Rows from a dataset:
— Begin —

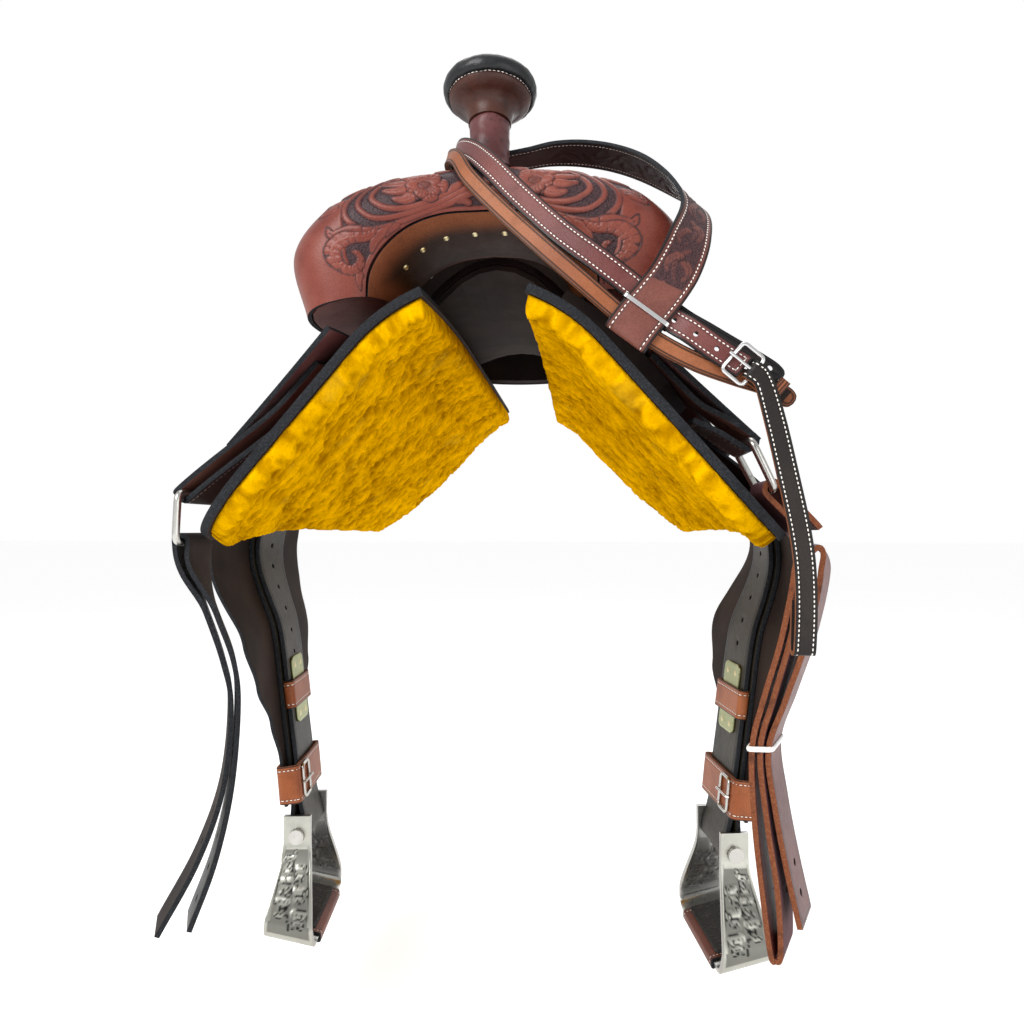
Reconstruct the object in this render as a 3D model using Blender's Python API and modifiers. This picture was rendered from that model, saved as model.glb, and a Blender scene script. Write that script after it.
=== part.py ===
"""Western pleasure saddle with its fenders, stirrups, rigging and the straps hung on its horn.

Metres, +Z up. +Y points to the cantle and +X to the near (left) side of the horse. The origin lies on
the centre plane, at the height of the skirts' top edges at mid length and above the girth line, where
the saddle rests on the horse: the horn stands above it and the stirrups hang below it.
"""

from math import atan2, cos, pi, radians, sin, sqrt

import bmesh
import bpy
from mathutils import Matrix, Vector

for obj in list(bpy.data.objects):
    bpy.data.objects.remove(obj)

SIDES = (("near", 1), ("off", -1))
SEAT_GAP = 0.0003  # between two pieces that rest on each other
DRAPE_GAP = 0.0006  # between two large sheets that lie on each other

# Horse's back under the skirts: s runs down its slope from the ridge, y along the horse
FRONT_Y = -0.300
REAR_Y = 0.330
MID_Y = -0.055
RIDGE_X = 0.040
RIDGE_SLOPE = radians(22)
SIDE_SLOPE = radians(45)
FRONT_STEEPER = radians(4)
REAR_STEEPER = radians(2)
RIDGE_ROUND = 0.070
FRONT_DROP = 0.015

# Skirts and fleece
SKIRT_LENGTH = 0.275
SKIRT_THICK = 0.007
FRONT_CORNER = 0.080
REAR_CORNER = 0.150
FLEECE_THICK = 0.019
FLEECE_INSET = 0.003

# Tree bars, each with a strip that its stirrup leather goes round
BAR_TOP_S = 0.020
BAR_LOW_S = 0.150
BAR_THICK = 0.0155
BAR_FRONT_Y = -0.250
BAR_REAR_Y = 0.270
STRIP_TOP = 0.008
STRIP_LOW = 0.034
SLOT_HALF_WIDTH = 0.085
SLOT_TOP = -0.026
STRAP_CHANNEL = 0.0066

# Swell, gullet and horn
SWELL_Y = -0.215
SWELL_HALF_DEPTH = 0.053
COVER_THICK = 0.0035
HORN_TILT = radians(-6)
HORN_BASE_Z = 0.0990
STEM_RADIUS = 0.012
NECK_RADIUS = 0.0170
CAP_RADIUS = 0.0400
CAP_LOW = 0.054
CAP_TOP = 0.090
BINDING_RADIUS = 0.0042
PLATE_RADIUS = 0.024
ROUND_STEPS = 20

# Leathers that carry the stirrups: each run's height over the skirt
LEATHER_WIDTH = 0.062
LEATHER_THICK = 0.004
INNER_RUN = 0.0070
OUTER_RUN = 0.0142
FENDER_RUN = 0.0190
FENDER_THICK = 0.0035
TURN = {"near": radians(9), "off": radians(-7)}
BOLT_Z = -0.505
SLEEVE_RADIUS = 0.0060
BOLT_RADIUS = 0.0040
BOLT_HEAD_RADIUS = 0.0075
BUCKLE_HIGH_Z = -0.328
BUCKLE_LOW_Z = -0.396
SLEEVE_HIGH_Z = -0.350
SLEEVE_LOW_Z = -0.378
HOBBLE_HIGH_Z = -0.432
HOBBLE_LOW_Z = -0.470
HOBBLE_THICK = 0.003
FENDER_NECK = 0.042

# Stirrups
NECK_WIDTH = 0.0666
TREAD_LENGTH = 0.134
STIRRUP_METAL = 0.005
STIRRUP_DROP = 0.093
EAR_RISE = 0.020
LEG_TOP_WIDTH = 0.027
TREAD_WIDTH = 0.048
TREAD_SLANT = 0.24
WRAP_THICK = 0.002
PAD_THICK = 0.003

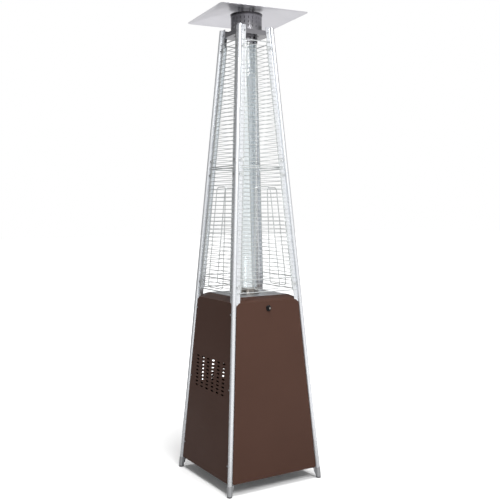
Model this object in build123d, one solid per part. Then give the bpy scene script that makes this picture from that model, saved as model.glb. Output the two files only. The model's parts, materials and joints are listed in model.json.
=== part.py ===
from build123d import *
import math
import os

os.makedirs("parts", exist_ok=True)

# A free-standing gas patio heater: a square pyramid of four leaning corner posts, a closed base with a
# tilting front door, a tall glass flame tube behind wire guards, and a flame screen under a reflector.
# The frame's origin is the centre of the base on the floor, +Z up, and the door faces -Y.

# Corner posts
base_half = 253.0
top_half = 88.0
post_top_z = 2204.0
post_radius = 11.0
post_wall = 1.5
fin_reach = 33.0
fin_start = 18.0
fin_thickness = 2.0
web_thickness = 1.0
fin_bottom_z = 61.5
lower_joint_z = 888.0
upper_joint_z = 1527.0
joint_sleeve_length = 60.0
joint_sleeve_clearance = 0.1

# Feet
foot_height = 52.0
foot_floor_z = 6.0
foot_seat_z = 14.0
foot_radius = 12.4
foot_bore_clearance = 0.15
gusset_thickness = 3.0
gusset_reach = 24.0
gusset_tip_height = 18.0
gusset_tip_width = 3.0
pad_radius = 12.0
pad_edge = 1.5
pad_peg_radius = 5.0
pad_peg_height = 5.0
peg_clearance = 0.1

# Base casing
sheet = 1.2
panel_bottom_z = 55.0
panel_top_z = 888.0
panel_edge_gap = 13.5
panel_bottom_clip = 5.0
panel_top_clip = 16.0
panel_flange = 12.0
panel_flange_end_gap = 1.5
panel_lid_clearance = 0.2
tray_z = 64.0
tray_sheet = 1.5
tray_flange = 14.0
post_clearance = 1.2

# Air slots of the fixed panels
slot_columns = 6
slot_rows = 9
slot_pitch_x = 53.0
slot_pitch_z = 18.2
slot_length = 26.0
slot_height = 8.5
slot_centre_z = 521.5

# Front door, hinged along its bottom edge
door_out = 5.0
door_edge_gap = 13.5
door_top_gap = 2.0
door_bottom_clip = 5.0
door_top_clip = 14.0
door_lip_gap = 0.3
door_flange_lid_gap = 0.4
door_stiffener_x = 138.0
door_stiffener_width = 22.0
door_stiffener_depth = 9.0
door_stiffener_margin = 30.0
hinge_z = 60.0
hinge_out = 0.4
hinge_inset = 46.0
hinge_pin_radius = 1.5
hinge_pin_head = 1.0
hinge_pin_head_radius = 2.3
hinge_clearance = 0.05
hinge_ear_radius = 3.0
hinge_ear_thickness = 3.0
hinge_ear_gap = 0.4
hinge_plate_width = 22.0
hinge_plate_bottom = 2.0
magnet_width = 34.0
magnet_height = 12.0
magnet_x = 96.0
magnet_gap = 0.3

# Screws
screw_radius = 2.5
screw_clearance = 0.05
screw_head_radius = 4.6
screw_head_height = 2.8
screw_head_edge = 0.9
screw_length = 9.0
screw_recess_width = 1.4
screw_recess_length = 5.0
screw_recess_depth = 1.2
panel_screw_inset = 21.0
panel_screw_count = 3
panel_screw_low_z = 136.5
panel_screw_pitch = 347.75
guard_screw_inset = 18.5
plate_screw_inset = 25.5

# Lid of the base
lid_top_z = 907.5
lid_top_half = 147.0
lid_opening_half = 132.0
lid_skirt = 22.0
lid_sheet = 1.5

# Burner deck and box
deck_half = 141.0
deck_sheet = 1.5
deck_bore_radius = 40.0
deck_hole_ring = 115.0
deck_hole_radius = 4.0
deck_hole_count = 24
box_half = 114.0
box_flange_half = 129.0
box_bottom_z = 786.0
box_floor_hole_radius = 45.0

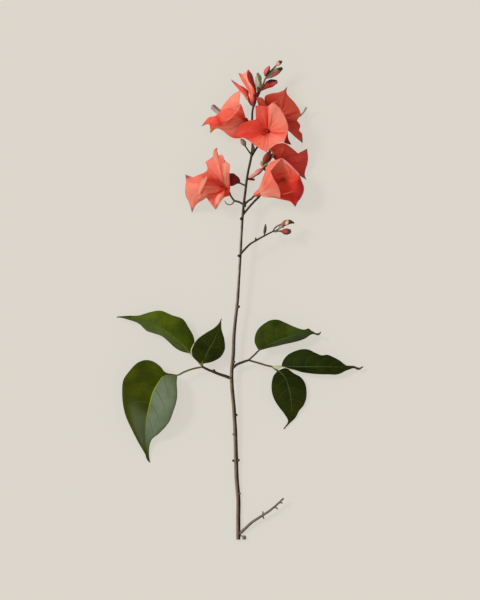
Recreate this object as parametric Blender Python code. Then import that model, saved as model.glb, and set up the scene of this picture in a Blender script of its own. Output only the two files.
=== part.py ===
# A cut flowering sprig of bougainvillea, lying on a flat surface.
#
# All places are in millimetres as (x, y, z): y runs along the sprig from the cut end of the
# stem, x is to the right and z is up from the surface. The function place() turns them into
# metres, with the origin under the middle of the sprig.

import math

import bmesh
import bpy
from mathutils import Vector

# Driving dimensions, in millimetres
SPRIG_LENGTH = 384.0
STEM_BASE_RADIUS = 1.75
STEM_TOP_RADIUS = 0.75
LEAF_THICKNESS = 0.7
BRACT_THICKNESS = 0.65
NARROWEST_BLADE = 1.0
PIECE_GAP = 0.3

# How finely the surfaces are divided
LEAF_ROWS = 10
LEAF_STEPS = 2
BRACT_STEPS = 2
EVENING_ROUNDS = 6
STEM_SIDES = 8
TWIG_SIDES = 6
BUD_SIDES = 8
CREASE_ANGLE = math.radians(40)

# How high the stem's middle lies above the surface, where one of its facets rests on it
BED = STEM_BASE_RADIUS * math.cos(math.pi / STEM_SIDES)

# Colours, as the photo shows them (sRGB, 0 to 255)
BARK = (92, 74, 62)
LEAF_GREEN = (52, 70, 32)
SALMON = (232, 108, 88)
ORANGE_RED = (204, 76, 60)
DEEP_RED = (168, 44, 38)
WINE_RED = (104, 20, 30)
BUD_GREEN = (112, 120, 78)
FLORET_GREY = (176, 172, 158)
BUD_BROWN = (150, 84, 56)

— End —

WHAT IS BEING ASKED: Each line from the start of the listing above through the line containing "FRONT_DROP = 0.015" should be copied exactly, please, with no other lines added.

REPLY TO THE EXERCISE:
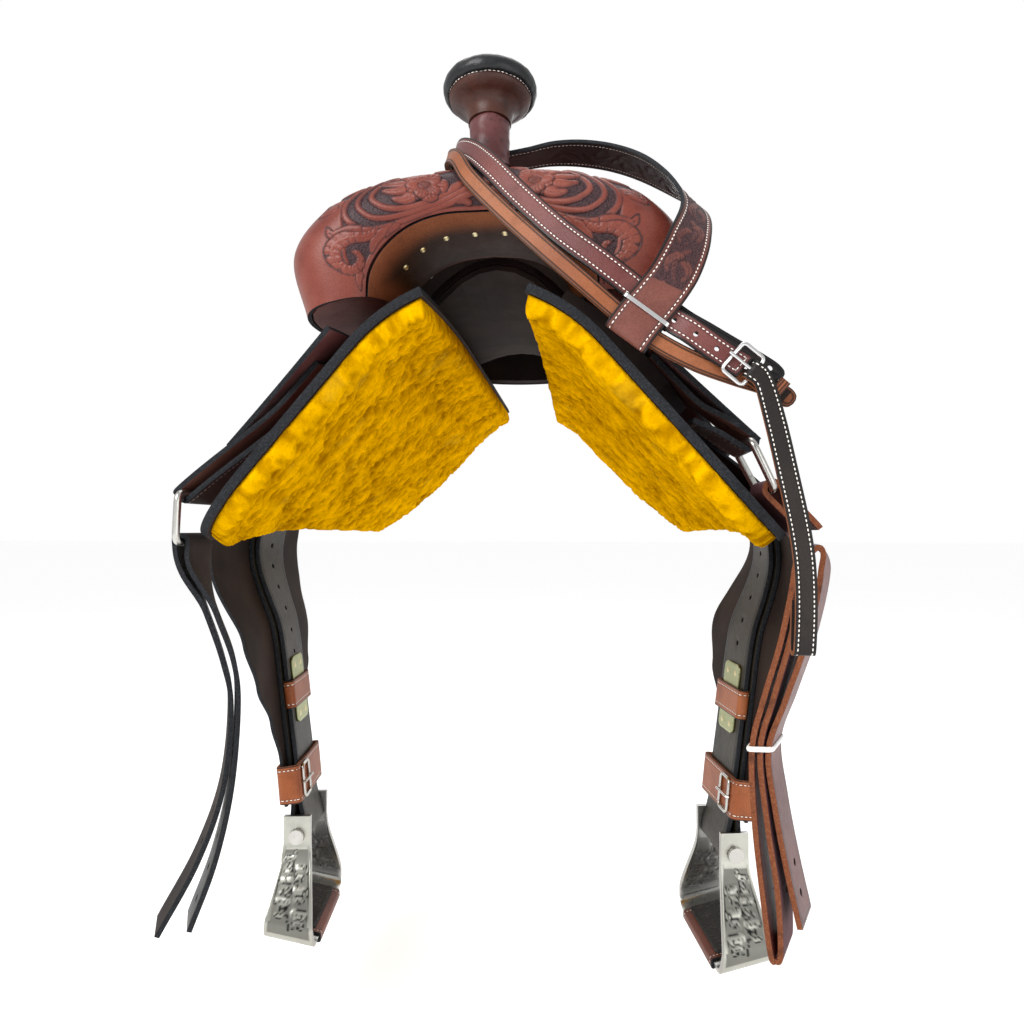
Reconstruct the object in this render as a 3D model using Blender's Python API and modifiers. This picture was rendered from that model, saved as model.glb, and a Blender scene script. Write that script after it.
=== part.py ===
"""Western pleasure saddle with its fenders, stirrups, rigging and the straps hung on its horn.

Metres, +Z up. +Y points to the cantle and +X to the near (left) side of the horse. The origin lies on
the centre plane, at the height of the skirts' top edges at mid length and above the girth line, where
the saddle rests on the horse: the horn stands above it and the stirrups hang below it.
"""

from math import atan2, cos, pi, radians, sin, sqrt

import bmesh
import bpy
from mathutils import Matrix, Vector

for obj in list(bpy.data.objects):
    bpy.data.objects.remove(obj)

SIDES = (("near", 1), ("off", -1))
SEAT_GAP = 0.0003  # between two pieces that rest on each other
DRAPE_GAP = 0.0006  # between two large sheets that lie on each other

# Horse's back under the skirts: s runs down its slope from the ridge, y along the horse
FRONT_Y = -0.300
REAR_Y = 0.330
MID_Y = -0.055
RIDGE_X = 0.040
RIDGE_SLOPE = radians(22)
SIDE_SLOPE = radians(45)
FRONT_STEEPER = radians(4)
REAR_STEEPER = radians(2)
RIDGE_ROUND = 0.070
FRONT_DROP = 0.015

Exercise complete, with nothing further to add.